Le chef a été salué, mais il faut aussi saluer l’Ensemble Pygmalion car il est partie prenante de la qualité du spectacle. Les choristes bien sûr qui nous proposent comme toujours un chant d’une beauté et d’un ensemble confondants, capables des plus fines arabesques comme des effets beaucoup plus massifs. En effectif réduit ou tous assemblés, c’est toujours un moment de beauté. Enfin bien sûr, il y a tout le travail de l’orchestre. Car bien sûr le chef a réalisé ses choix… mais il fallait pour rendre tous les effets des instrumentistes géniaux et totalement impliqués. Et ici l’on a plus l’impression d’entendre des solistes virtuoses capables de jouer en ensemble qu’un orchestre tant chacun peut sortir du rang pour offrir des moments de pure grâce. Ce jeune ensemble se montre comme toujours parfait. On le connaissait très bien dans le répertoire français baroque, mais il sonne tout aussi riche et coloré dans une partition italienne.

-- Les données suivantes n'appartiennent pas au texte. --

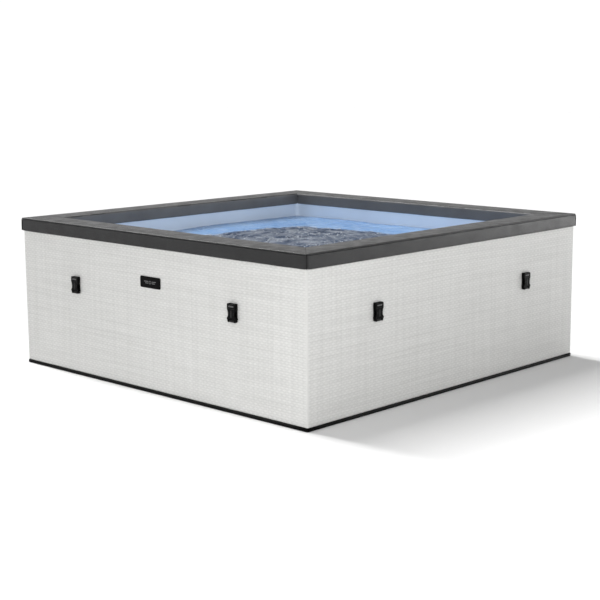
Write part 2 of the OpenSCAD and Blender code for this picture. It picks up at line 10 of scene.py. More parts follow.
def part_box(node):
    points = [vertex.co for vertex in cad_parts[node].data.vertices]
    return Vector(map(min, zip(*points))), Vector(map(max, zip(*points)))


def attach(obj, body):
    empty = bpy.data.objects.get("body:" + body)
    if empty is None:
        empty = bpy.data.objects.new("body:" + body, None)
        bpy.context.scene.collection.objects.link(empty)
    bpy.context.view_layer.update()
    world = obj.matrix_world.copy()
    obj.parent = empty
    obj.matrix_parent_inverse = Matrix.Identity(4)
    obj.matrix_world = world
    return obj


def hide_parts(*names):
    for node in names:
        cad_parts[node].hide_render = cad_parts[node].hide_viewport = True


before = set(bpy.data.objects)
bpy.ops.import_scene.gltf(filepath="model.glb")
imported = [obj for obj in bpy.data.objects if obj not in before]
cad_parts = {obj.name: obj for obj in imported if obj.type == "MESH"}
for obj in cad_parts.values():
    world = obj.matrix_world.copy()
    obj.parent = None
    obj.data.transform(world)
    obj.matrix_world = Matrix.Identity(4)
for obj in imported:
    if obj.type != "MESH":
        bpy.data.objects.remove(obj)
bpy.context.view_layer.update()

MM = 0.001
UP = Vector((0, 0, 1))
SIDES = ["front", "right", "back", "left"]
BACK = 2
CLOTH_UV = "cloth"

# ---------- sizes taken from the frame ----------

rim_lo, rim_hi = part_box("rim_cover_front")
RIM_OUT, RIM_IN = -rim_lo.y, -rim_hi.y
RIM_TOP, BAND_LOW = rim_hi.z, rim_lo.z
wall_lo, wall_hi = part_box("wall_cover_front")
WALL_OUT, WALL_LOW, WALL_TOP = -wall_lo.y, wall_lo.z, wall_hi.z
liner_lo, liner_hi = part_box("liner")
LINER_T = 2 * MM
LINER_IN, FLOOR_Z = liner_hi.x - LINER_T, liner_lo.z + LINER_T
case_lo, case_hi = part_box("equipment_case")
CASE_FLANGE = 20 * MM
CASE_HALF = (case_hi.x - case_lo.x) / 2 - CASE_FLANGE
CASE_LOW, CASE_HIGH = case_lo.z + CASE_FLANGE, case_hi.z - CASE_FLANGE

# ---------- sizes of its own ----------

CORNER_R, COVER_T = 10 * MM, 3 * MM
LINER_CORNER_R, LINER_COVE = 24 * MM, 30 * MM
AIR_FEED_Z = 0.12
WATER_Z, CHURN_HALF = 0.568, 0.465


# ---------- geometry helpers ----------

def turned(side, p):
    """A point drawn for the front wall, turned to wall 0 front, 1 right, 2 back or 3 left."""
    for _ in range(side):
        p = (-p[1], p[0], p[2])
    return Vector(p)


def centre_of(node):
    """The middle of a CAD node's box."""
    lo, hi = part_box(node)
    return (lo + hi) / 2


def shifted(x, y, z):
    return Matrix.Translation((x, y, z))


def spun(degrees, axis):
    return Matrix.Rotation(math.radians(degrees), 4, axis)


def scaled(factor, *points):
    """Points times a factor, such as MM for points in millimetres."""
    return [tuple(c * factor for c in p) for p in points]


def spread(start, end, step):
    """Evenly spaced values from start to end, about a step apart."""
    count = max(1, round(abs(end - start) / step))
    return [start + (end - start) * i / count for i in range(count + 1)]


def merged(values, gap=0.5 * MM):
    """Sorted values, without those closer than a gap to the one before."""
    kept = []
    for value in sorted(values):
        if not kept or value - kept[-1] > gap:
            kept.append(value)
    return kept


def with_cuts(values, cuts, clear):
    """Values with some cuts added, and without those nearer to a cut than clear."""
    return [v for v in values if all(abs(v - c) > clear for c in cuts)] + list(cuts)


def inside(holes, x, z, margin=0.0):
    """Whether a place is in one of some (left, right, low, high) holes, or within a margin of it."""
    return any(x0 - margin < x < x1 + margin and z0 - margin < z < z1 + margin for x0, x1, z0, z1 in holes)


def limited(value):
    """A value kept between 0 and 1."""
    return min(1.0, max(0.0, value))


def arc(centre, radius, start, end, steps):
    """Points on an arc in a plane, angles in degrees."""
    angles = [math.radians(start + (end - start) * i / steps) for i in range(steps + 1)]
    return [(centre[0] + radius * math.cos(a), centre[1] + radius * math.sin(a)) for a in angles]


def rounded_rect(width, height, radius, steps=6):
    """The outline of a rectangle with rounded corners, centred, counter-clockwise."""
    x, y = width / 2 - radius, height / 2 - radius
    corners = [((x, -y), -90), ((x, y), 0), ((-x, y), 90), ((-x, -y), 180)]
    return [p for c, a in corners for p in arc(c, radius, a, a + 90, steps)]


def new_object(name, data):
    obj = bpy.data.objects.new(name, data)
    bpy.context.scene.collection.objects.link(obj)
    return obj


def smooth(mesh, angle=35):
    """Smooth shading, but for edges sharper than an angle."""
    mesh.polygons.foreach_set("use_smooth", [True] * len(mesh.polygons))
    mesh.set_sharp_from_angle(angle=math.radians(angle))


def cleaned(bm):
    """Merges doubled points, and drops stray ones and faces with no area."""
    bmesh.ops.remove_doubles(bm, verts=bm.verts, dist=2e-6)
    bmesh.ops.dissolve_degenerate(bm, edges=bm.edges, dist=2e-6)
    bmesh.ops.delete(bm, geom=[v for v in bm.verts if not v.link_edges], context="VERTS")


def baked(bm, mesh, angle):
    """Puts a bmesh into a mesh and frees it."""
    bm.to_mesh(mesh)
    bm.free()
    smooth(mesh, angle)
    return mesh


def shape(verts, faces, uvs=None, angle=35):
    """A clean mesh from points and faces, facing outwards."""
    mesh = bpy.data.meshes.new("shape")
    mesh.from_pydata([tuple(v) for v in verts], [], faces)
    if uvs:
        layer = mesh.uv_layers.new(name=CLOTH_UV)
        for loop in mesh.loops:
            layer.data[loop.index].uv = uvs[loop.vertex_index]
    bm = bmesh.new()
    bm.from_mesh(mesh)
    cleaned(bm)
    bmesh.ops.recalc_face_normals(bm, faces=bm.faces)
    if bm.calc_volume(signed=True) < 0:
        bmesh.ops.reverse_faces(bm, faces=bm.faces)
    return baked(bm, mesh, angle)


def piece(name, mesh, material, slot, body="tub", stands_for=()):
    """A finished piece: a mesh with its material, its body and the CAD nodes it stands for."""
    mesh.name = name
    mesh.materials.clear()
    mesh.materials.append(material)
    obj = new_object(name, mesh)
    # broad faces stay flat in the light beside their rounded edges
    obj.modifiers.new("face_weighted_normals", "WEIGHTED_NORMAL").keep_sharp = True
    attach(obj, body)
    if stands_for:
        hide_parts(*stands_for)
    return obj


def joined(meshes, angle=35):
    """Several meshes as one."""
    bm = bmesh.new()
    for mesh in meshes:
        bm.from_mesh(mesh)
    return baked(bm, bpy.data.meshes.new("joined"), angle)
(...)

De la richesse, il en fallait aussi pour rassembler une distribution aussi fastueuse en nombre et en qualité. Le moindre petit rôle est en effet parfaitement distribué tant en terme musical que théâtral. Les Parques comme les Grâces sont ainsi idéalement appariés par groupe de trois. En Apollon, le jeune conre-ténor David Tricou se montre d’un grande douceur et rayonne par sa bonté dans son rôle de prêtre. Son opposé parfait se trouve en la personne de Giulia Semenzato qui propose une Vénus prétentieuse et hautaine parfaitement composées, à la voix cristalline et dardée. Sa prestation en Proserpine sera moins importante. Le Satyre et Momus (respectivement Renato Dolcini et Marc Mauillon) se réjouissent quant à eux de rôles tout en démesure chez qui tout prête à rire. Dolcini semble un séducteur italien prêt à tout pour s’amuser alors que Mauillon nous offre un dieu à la langue bien pendue qui semble être le cousin invité dont tout le monde à honte ! Totalement débridé dans le premier acte, il donne encore une fois toute la mesure de son talent tant vocal que théâtrale.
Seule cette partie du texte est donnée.